**Brief**
Repeat exactly and only the lines from the line containing "The OpenSCAD and Blender code for this object continues." through the line containing "imported = [obj", both included.

**Raw data**
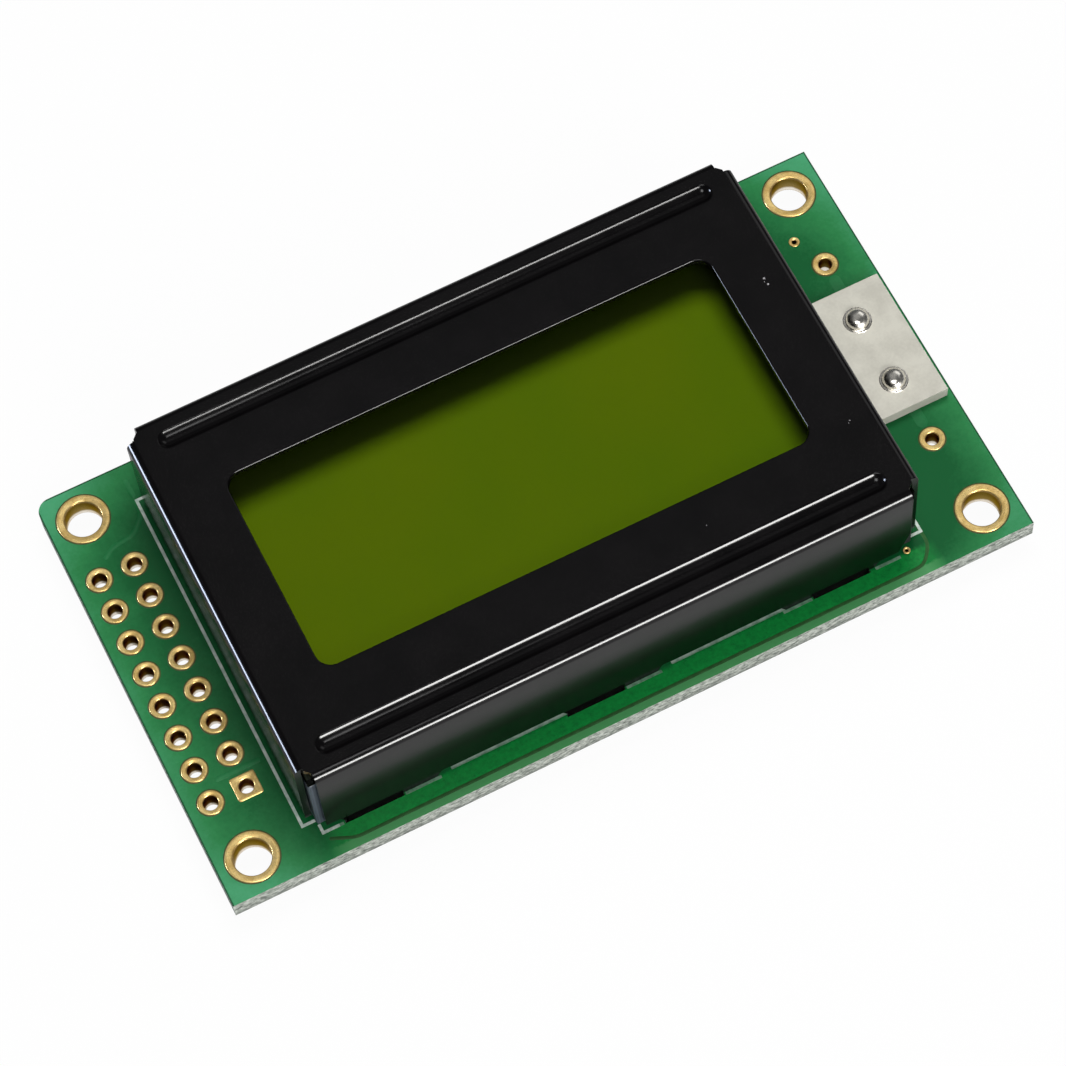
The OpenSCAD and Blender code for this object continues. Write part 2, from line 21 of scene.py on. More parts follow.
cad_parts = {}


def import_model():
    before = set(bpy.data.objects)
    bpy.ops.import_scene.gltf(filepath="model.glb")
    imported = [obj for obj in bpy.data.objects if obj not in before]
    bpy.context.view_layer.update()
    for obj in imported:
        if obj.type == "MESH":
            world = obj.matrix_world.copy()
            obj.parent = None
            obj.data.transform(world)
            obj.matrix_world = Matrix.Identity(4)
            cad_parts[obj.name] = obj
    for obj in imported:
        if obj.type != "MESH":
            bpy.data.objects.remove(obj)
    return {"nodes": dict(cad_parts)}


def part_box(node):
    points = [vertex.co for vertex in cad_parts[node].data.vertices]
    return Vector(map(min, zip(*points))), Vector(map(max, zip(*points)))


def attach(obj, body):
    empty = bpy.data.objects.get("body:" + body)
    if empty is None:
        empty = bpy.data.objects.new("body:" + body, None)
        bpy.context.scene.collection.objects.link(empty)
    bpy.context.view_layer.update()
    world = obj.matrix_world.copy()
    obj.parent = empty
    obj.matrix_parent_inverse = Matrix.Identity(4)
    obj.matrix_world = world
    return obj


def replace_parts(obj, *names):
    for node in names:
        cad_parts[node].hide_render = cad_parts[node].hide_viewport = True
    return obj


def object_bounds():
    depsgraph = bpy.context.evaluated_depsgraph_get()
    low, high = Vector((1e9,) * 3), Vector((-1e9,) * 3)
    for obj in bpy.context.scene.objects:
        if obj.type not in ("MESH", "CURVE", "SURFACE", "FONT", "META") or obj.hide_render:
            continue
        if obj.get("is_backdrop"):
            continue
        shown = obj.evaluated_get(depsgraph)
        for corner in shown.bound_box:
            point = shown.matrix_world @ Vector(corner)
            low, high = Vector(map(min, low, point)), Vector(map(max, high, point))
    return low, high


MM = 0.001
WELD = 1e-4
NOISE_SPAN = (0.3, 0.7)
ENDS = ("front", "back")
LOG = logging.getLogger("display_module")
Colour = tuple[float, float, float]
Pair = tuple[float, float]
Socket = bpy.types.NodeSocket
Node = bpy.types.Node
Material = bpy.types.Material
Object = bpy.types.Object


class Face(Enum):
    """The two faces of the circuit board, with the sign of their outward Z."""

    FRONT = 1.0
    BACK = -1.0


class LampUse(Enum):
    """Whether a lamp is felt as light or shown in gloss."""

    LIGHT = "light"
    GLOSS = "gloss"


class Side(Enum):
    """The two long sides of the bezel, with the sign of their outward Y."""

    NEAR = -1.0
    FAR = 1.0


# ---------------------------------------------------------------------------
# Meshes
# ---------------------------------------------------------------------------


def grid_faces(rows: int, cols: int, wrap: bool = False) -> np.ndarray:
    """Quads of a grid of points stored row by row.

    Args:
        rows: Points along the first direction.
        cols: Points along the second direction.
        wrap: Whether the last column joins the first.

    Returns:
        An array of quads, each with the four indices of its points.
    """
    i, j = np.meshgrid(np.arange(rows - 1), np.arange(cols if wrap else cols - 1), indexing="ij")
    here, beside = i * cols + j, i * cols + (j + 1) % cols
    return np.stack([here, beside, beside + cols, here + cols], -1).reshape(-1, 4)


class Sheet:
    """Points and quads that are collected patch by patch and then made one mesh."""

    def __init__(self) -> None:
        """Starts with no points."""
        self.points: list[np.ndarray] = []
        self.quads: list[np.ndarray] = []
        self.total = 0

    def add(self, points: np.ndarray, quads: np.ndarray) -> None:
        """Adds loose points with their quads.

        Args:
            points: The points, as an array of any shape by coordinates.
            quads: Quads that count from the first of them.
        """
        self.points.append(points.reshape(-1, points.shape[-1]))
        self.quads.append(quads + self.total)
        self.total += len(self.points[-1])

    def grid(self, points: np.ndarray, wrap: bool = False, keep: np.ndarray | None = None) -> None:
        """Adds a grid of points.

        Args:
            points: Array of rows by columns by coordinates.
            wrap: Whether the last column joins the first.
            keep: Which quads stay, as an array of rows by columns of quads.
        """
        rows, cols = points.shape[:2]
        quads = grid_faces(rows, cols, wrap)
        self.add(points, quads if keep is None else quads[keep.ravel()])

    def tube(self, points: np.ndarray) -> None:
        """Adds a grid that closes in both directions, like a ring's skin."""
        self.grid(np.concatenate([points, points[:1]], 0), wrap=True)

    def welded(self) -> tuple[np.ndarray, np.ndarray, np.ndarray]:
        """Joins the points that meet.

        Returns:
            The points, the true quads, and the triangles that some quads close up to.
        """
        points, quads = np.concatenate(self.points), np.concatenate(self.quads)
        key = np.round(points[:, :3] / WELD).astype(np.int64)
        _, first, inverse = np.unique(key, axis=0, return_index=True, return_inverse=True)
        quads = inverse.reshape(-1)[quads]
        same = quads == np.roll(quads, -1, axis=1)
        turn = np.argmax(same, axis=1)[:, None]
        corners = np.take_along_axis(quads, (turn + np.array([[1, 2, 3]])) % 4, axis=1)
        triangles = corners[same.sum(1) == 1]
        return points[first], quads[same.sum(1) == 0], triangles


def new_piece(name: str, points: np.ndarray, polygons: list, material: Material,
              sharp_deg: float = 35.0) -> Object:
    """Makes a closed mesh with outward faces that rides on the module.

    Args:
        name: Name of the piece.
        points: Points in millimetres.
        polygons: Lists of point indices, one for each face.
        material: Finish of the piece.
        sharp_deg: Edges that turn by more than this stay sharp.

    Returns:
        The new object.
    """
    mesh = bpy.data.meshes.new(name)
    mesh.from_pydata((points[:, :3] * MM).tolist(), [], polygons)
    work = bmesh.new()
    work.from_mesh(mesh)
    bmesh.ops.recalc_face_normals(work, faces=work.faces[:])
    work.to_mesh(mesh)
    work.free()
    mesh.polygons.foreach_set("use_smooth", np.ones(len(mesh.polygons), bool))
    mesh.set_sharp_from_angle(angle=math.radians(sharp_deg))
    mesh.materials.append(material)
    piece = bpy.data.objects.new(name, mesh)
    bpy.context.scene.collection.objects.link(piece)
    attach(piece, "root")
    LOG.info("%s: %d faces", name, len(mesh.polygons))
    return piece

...

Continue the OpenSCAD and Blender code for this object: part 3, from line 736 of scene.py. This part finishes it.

* * *

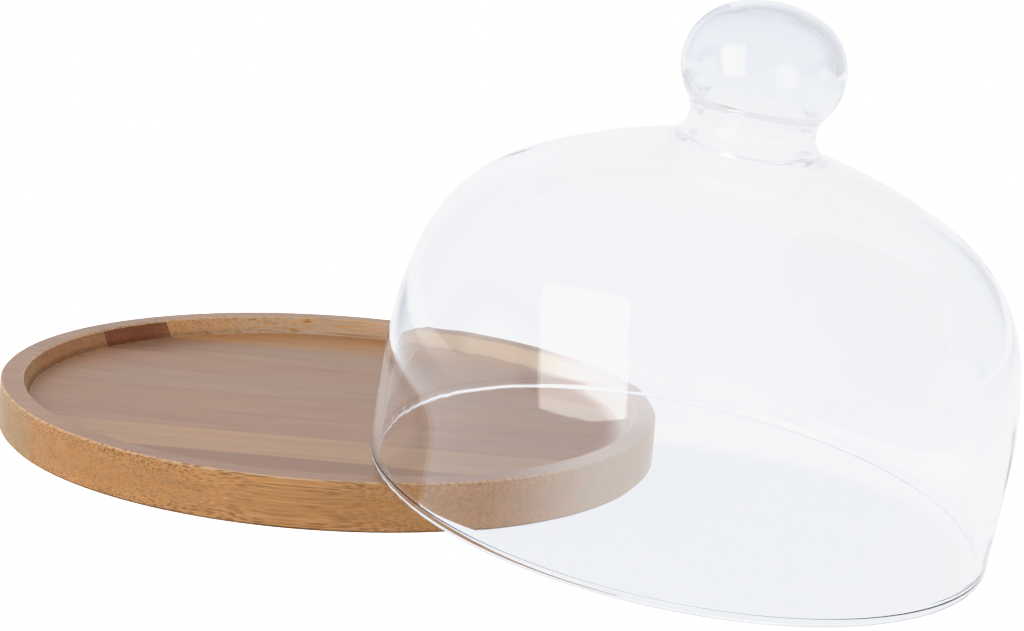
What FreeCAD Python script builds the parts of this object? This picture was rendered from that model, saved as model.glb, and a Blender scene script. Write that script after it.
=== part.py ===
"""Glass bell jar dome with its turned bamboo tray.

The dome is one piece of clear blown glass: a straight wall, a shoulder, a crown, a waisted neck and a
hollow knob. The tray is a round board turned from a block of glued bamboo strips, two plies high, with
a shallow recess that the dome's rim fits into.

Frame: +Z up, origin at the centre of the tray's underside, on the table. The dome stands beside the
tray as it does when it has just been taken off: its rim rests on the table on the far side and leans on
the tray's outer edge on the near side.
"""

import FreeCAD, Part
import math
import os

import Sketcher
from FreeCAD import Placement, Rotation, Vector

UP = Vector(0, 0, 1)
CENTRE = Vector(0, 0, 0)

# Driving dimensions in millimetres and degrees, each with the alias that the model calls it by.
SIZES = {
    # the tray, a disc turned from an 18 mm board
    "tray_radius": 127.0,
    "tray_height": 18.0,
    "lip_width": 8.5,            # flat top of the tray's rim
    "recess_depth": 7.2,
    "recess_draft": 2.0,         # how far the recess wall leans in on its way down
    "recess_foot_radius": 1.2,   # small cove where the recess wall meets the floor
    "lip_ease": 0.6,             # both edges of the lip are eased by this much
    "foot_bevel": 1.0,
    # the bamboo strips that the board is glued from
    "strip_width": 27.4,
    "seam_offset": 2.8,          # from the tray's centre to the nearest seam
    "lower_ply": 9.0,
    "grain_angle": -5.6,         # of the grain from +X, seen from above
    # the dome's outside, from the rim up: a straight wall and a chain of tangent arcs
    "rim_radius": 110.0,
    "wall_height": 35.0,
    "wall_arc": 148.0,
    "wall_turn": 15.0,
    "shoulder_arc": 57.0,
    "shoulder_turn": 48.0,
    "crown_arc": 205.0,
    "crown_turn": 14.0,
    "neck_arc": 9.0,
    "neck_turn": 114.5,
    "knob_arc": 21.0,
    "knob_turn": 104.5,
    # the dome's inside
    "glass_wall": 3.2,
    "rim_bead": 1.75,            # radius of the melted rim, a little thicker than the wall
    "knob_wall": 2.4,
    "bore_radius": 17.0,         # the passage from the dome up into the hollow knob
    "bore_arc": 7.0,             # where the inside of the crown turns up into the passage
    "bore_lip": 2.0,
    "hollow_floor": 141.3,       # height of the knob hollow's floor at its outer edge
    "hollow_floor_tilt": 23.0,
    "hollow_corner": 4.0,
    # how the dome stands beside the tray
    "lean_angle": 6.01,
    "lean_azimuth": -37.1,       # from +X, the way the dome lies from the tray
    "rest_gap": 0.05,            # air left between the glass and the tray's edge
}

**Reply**
The OpenSCAD and Blender code for this object continues. Write part 2, from line 21 of scene.py on. More parts follow.
cad_parts = {}


def import_model():
    before = set(bpy.data.objects)
    bpy.ops.import_scene.gltf(filepath="model.glb")
    imported = [obj for obj in bpy.data.objects if obj not in before]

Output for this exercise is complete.